→ **Data shown**
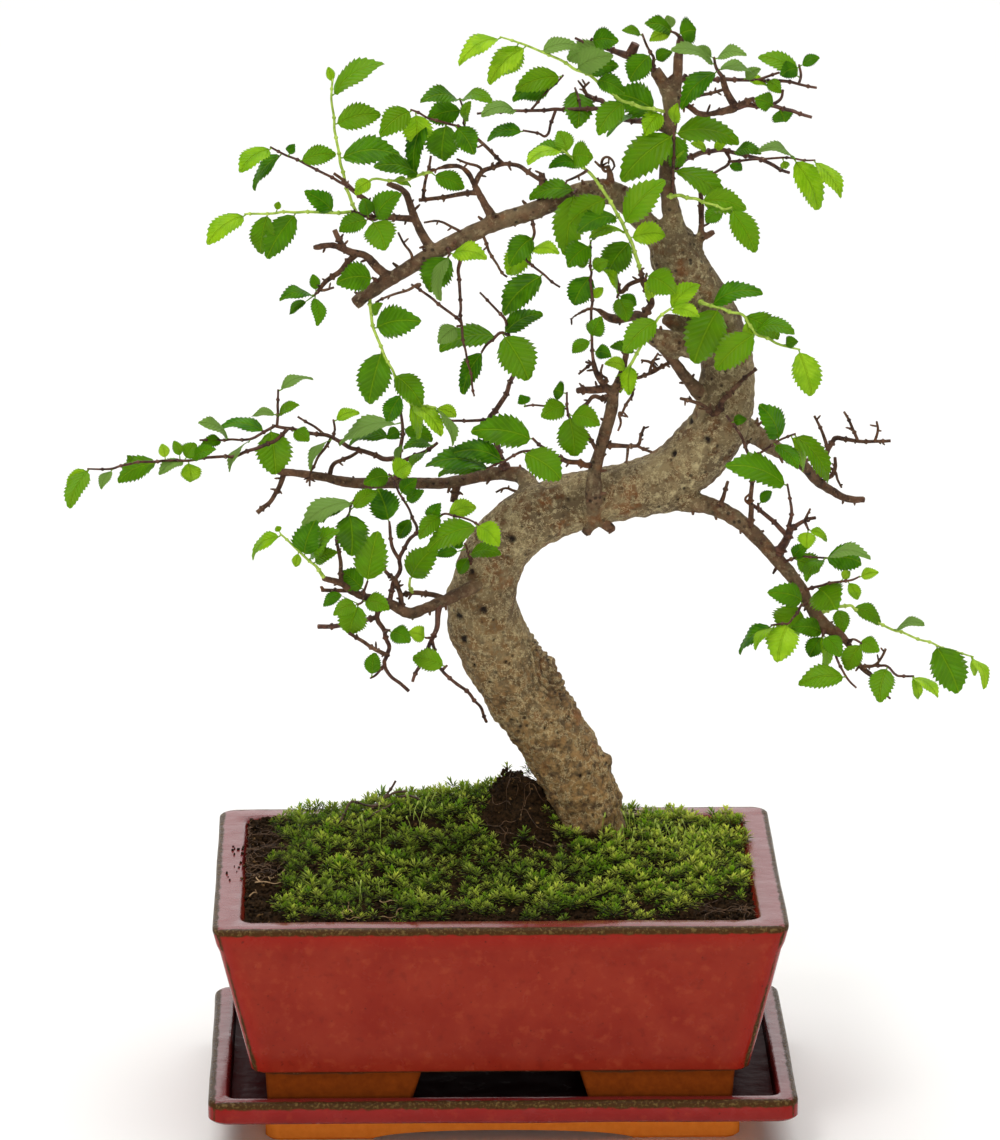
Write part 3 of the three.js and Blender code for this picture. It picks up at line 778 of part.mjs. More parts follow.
      [-40, 162, -23, 0.7], [-38, 157.3, -24, 0.6], [-34.4, 154.4, -24, 0.6], [-31.3, 151.5, -24, 0.6]],
    [[-42.3, 178.8, -17.8, 0.9], [-48, 177.5, -15, 0.8], [-54.7, 176, -12, 0.8], [-63.3, 175.4, -8, 0.8]],
    [[-39.9, 173, -20.2, 0.6], [-38, 174, -25, 0.35]],
    [[-39.7, 161.5, -23.2, 0.6], [-43, 157.5, -27, 0.4], [-45, 156.3, -29, 0.3]],
  ], [
    [-38, 173.8, -31, 169.7, 6.6], [-44.6, 156.6, -43.3, 165.3, 5.6],
  ]],
  ['spray_hanging_inner', [
    [[-20.5, 183.8, -6.5, 1.3], [-21, 179, -9, 0.9], [-21.3, 174.8, -11, 0.85], [-23.7, 169.2, -13, 0.7],
      [-27.5, 160.5, -16, 0.6], [-30, 155, -19, 0.5]],
    [[-23.2, 170.5, -12.6, 0.65], [-22, 163, -16, 0.55], [-19.3, 158.7, -18, 0.55], [-14, 153.8, -17, 0.6],
      [-9.2, 149.6, -13, 0.55], [-5.8, 145.4, -8, 0.5], [-3.8, 140, -3, 0.5]],
    [[-22.9, 171, -12.4, 0.6], [-25.3, 171, -17, 0.35]],
    [[-19.6, 159.1, -17.8, 0.55], [-17.8, 160.8, -21, 0.35]],
  ], [
    [-25.1, 170.9, -31, 173, 5.6], [-18, 160.6, -29.8, 163.5, 7.6],
  ]],
];

function stemSides(rows) {
  const thickest = Math.max(...rows.map((row) => row[3]));
  if (thickest > 4) return 7;
  if (thickest > 2.4) return 6;
  return thickest > 1.2 ? 4 : 3;
}

function makeWood(extra) {
  const parts = [stem(TRUNK, 12, extra), stem(LEADER, 7, extra)];
  for (const rows of BRANCHES) parts.push(stem(rows, stemSides(rows), extra));
  return Manifold.union(parts);
}

// The nearest place of a spray's twigs to a point, as they look from the eye
function nearestOnTwigs(twigs, across, up) {
  let best = { far: Infinity };
  for (const rows of twigs) {
    for (let i = 0; i + 1 < rows.length; i += 1) {
      const [a, b] = [rows[i], rows[i + 1]];
      const run = [b[0] - a[0], b[1] - a[1]];
      const square = run[0] ** 2 + run[1] ** 2;
      const share = ((across - a[0]) * run[0] + (up - a[1]) * run[1]) / square;
      const spare = STALK_INSET / Math.sqrt(square);
      const low = i === 0 ? spare : 0;
      const high = i + 2 === rows.length ? 1 - spare : 1;
      const held = Math.min(high, Math.max(low, share));
      const place = a.map((value, k) => value + (b[k] - value) * held);
      const far = Math.hypot(across - place[0], up - place[1]);
      if (far < best.far) best = { far, place };
    }
  }
  return best.place;
}

// Half outline of a leaf: [share of its length, share of its width], with its teeth
const BROAD_EDGE = [[0, 0.07], [0.34, 0.49], [0.46, 0.41], [0.72, 0.4]];
const SMALL_EDGE = [[0, 0.1], [0.45, 0.5]];
const SMALL_WIDTH = 5.3;
const LEAF_RIB = 0.45;
const STALK_LENGTH = 1.3;
const STALK_INSET = 0.5;

// A toothed leaf blade on its stalk. A leaf that looks short for its kind reaches towards the
// eye or away from it, and one that looks narrow is rolled about its own rib.
function leaf(twigs, [baseX, baseZ, tipX, tipZ, width], index) {
  const root = nearestOnTwigs(twigs, baseX, baseZ);
  const looksLong = Math.hypot(tipX - baseX, tipZ - baseZ);
  const short = Math.sqrt(Math.max(0, LEAF_LENGTH ** 2 - looksLong ** 2));
  const reach = Math.min(short, 0.6 * looksLong) + 0.12 * looksLong;
  const side = index % 2 === 0 ? -1 : 0.6;
  const start = seen(root[0], root[1], root[2]);
  const base = seen(baseX, baseZ, root[2] + side * 0.6);
  const tip = seen(tipX, tipZ, root[2] + side * reach);
  const stalk = base.clone().sub(start);
  const ahead = stalk.dot(tip.clone().sub(start).normalize());
  if (ahead < STALK_LENGTH) base.copy(start).lerp(tip, STALK_LENGTH / start.distanceTo(tip));
  const along = tip.clone().sub(base);
  const length = along.length();
  along.normalize();
  const face = EYE.clone().sub(base);
  face.addScaledVector(along, -face.dot(along)).normalize();
  const sideways = face.clone().cross(along);
  const full = Math.max(width, LEAF_FULLNESS * length);
  const roll = Math.acos(width / full) * (sideways.z >= 0 ? 1 : -1);
  const up = face.clone().multiplyScalar(Math.cos(roll)).addScaledVector(sideways, Math.sin(roll));
  const across = along.clone().cross(up);
  const onBlade = (share, out) => {
    const lift = 4 * LEAF_ARCH * length * share * (1 - share) + LEAF_FOLD * Math.abs(out) * full;
    const place = base.clone().addScaledVector(along, share * length);
    return place.addScaledVector(across, out * full).addScaledVector(up, lift);
  };
  const edge = width < SMALL_WIDTH ? SMALL_EDGE : BROAD_EDGE;
  const outline = [];
  edge.forEach(([share, out]) => outline.push(onBlade(share, out)));
  outline.push(onBlade(1, 0));
  [...edge].reverse().forEach(([share, out]) => outline.push(onBlade(share, -out)));
  return blade(start, outline, onBlade(LEAF_RIB, 0), up);
}

// Two like faces with a band between them, on a stalk that runs to a point inside the twig.
// Corners run up one side, over the tip and back.
function blade(start, outline, rib, up) {
  const count = outline.length;
  const points = [...outline, rib];
  const top = points.map((p) => p.clone().addScaledVector(up, LEAF_THICKNESS / 2));
  const bottom = points.map((p) => p.clone().addScaledVector(up, -LEAF_THICKNESS / 2));
  const lower = points.length;
  const root = 2 * lower;
  const last = count - 1;
  const triangles = [[root, 0, last], [root, last + lower, lower]];
  triangles.push([root, lower, 0], [root, last, last + lower]);
  for (let a = 0; a < count; a += 1) {
    const b = (a + 1) % count;
    triangles.push([a, b, count], [a + lower, count + lower, b + lower]);
    if (b > 0) triangles.push([a, b + lower, b], [a, a + lower, b + lower]);
  }
  return solidOf([...top, ...bottom, start], triangles);
}

function makeSpray(twigs, leaves, woodAndGap) {
  const parts = twigs.map((rows) => stem(rows, stemSides(rows), 0));
  leaves.forEach((row, index) => parts.push(leaf(twigs, row, index)));
  return largest(Manifold.union(parts).subtract(woodAndGap));
}

function toGeometry(solid) {
  const mesh = solid.getMesh();
  const geometry = new THREE.BufferGeometry();
  const places = new Float32Array((mesh.vertProperties.length / mesh.numProp) * 3);
  for (let i = 0; i * 3 < places.length; i += 1) {
    for (let k = 0; k < 3; k += 1) places[i * 3 + k] = mesh.vertProperties[i * mesh.numProp + k];
  }
  geometry.setAttribute('position', new THREE.BufferAttribute(places, 3));
  geometry.setIndex(new THREE.BufferAttribute(mesh.triVerts, 1));
  geometry.computeVertexNormals();
  return geometry;
}

const GLAZE = { color: 0x8f3026, roughness: 0.35, metalness: 0 };
const EARTH = { color: 0x2b1d14, roughness: 1, metalness: 0 };
const BARK = { color: 0x7a6a52, roughness: 0.85, metalness: 0 };
const LEAF = { color: 0x3f8f1f, roughness: 0.45, metalness: 0 };

const bonsai = new THREE.Group();
bonsai.position.set(POT_PLACE[0], POT_PLACE[1], 0);

function addPiece(name, solid, look) {
  const mesh = new THREE.Mesh(toGeometry(solid), new THREE.MeshStandardMaterial(look));
  mesh.name = name;
  bonsai.add(mesh);
}

const wood = makeWood(0);
const woodAndGap = makeWood(GAP);
addPiece('tray', makeTray(), GLAZE);
addPiece('pot', makePot(), GLAZE);
addPiece('soil', makeSoil(woodAndGap), EARTH);
addPiece('wood', wood, BARK);
for (const [name, twigs, leaves] of SPRAYS) addPiece(name, makeSpray(twigs, leaves, woodAndGap), LEAF);

export default bonsai;
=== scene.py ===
# Chinese elm bonsai in a glazed pot on its tray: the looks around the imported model.
# Sizes in the tables are in millimetres and scale to the frame's metres when a piece is made.
import math
import random

import bpy
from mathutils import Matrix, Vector, kdtree, noise


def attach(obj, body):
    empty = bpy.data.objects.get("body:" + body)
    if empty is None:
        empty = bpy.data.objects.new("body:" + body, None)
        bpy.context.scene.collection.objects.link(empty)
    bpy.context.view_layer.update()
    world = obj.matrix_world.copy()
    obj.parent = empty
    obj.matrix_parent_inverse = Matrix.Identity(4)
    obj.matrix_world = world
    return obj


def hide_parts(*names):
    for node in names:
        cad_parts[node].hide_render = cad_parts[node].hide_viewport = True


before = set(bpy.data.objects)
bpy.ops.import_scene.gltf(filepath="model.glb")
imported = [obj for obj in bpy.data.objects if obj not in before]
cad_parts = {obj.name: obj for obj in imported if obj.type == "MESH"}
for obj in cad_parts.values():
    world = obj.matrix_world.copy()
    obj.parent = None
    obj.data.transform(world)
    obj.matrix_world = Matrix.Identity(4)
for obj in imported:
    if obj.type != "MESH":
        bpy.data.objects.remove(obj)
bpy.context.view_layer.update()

MM = 0.001
ROOT = "root"

# Where the pot's middle is across from the middle of the whole plant, and the eye from the pot's middle
POT_X = -12.3
EYE = Vector((-46.7, -2382.3, 814.3))
CAMERA_TILT = 0.253998
CAMERA_TURN = 0.020026
CAMERA_LENS = 220.08
CAMERA_SENSOR = 36

# Pot
POT_LENGTH = 201.4
POT_DEPTH = 149
POT_TOP = 86.3
POT_UNDERSIDE = 29.1
POT_TAPER = 13.6
RIM_WIDTH = 10.3
POT_FLOOR = 35
POT_CORNER = 5
POT_WAVER = 0.35
FOOT_OUTER = 82.6
FOOT_INNER = 27
FOOT_SLANT = 4.5
FOOT_DEPTH = 22
DRAIN_RADIUS = 6
DRAIN_DEPTH = 12
DRAIN_ACROSS = 40

# Tray
TRAY_LENGTH = 207.2
TRAY_ASIDE = 1.1
TRAY_DEPTH = 134.6
TRAY_TOP = 20.5
TRAY_RIM = 7
TRAY_FLOOR = 16.5
TRAY_WALL_FOOT = 12.6
TRAY_FOOT_TOP = 9.8
TRAY_FOOT_LENGTH = 168
TRAY_FOOT_DEPTH = 95
TRAY_FOOT_WALL = 6
TRAY_RECESS = 8.5
TRAY_ARCH_HALF = 46
TRAY_ARCH_RISE = 3.6
TRAY_CORNER = 5
BASIN_CORNER = 4
RECESS_CORNER = 3
TRAY_WAVER = 0.25

# Soil
SOIL_EDGE = 83.2
MOUND_RISE = 19.5
MOUND_AT = (-8, 24)
MOUND_SPREAD = (60, 44)
ROOT_LUMP_AT = (9, 21)
ROOT_LUMP_RISE = 15
ROOT_LUMP_SPREAD = (10, 11)
ROOT_LUMP_STEEP = 1.25
ROOT_LUMP_TOP = 11.5

# Leaves
LEAF_LENGTH = 16.5
LEAF_FULLNESS = 0.52
LEAF_ARCH = 0.075
LEAF_FOLD = 0.1
STALK_LENGTH = 1.3
STALK_INSET = 0.5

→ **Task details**
Of the lines above, retype only those from the line containing "const wood = makeWood(0);" through the line containing "if empty is", including both, exactly.

→ **Output for this exercise**
const wood = makeWood(0);
const woodAndGap = makeWood(GAP);
addPiece('tray', makeTray(), GLAZE);
addPiece('pot', makePot(), GLAZE);
addPiece('soil', makeSoil(woodAndGap), EARTH);
addPiece('wood', wood, BARK);
for (const [name, twigs, leaves] of SPRAYS) addPiece(name, makeSpray(twigs, leaves, woodAndGap), LEAF);

export default bonsai;
=== scene.py ===
# Chinese elm bonsai in a glazed pot on its tray: the looks around the imported model.
# Sizes in the tables are in millimetres and scale to the frame's metres when a piece is made.
import math
import random

import bpy
from mathutils import Matrix, Vector, kdtree, noise


def attach(obj, body):
    empty = bpy.data.objects.get("body:" + body)
    if empty is None:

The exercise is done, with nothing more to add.